For the first example, why not just save the output of a command to a temporary file? And then load that file with the editor?

ls -la > /tmp/dirlisting

gedit /tmp/dirlisting

Or even skip the temp file, and let gedit load it directly (Yes you can launch gedit from the CLI, and yes, it can load content from its standard input - http://www.digipedia.pl/man/view/doc/gedit.1.html )

ls -la  | gedit

And if you want to load it into some text from a file into a gedit session you have open already with other text, I'm sure somewhere under 'file' or 'edit' there is 'insert file'

For the second, why put a file into some magic place called a 'clipboard', just to paste it into something else?
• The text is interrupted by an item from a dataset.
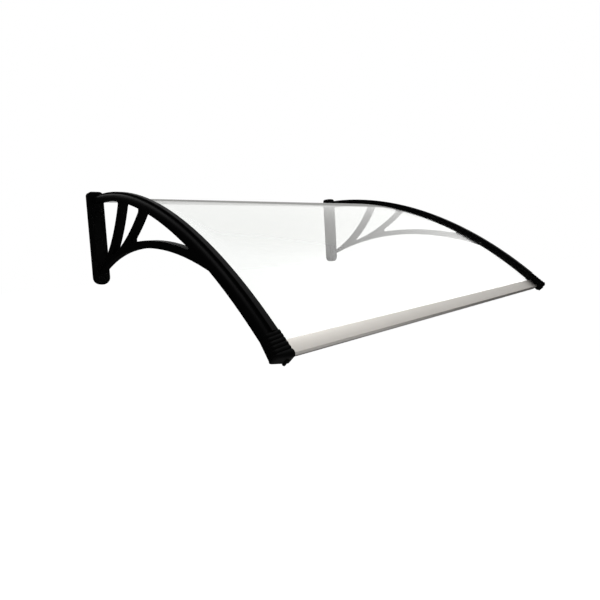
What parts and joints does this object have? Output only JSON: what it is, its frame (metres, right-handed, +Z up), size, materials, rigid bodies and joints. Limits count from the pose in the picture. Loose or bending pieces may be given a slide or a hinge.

Why not just load it directly from the file into the 'something else'?

Really, copy and paste seems to be ill-suited for anything larger than a paragraph. And if its sufficiently inconvenient to select it with the mouse due to its size, having some special program load it into the magic 'clipboard' seems a rather confused approach. But thats whats wonderfing about unix/linux, there are so many ways to do the same thing, and even terribly confused people can come up with new ways, if it somehow makes sense to them.

By: Juan Carlos Perez

It would be very useful for collecting clips of text in a file. But results are poor because of its lack of support of unicode.

By: Kaitain

Can't get this to work at all in Ubuntu 16. Wherever that text is going, it certainly isn't to the main clipboard.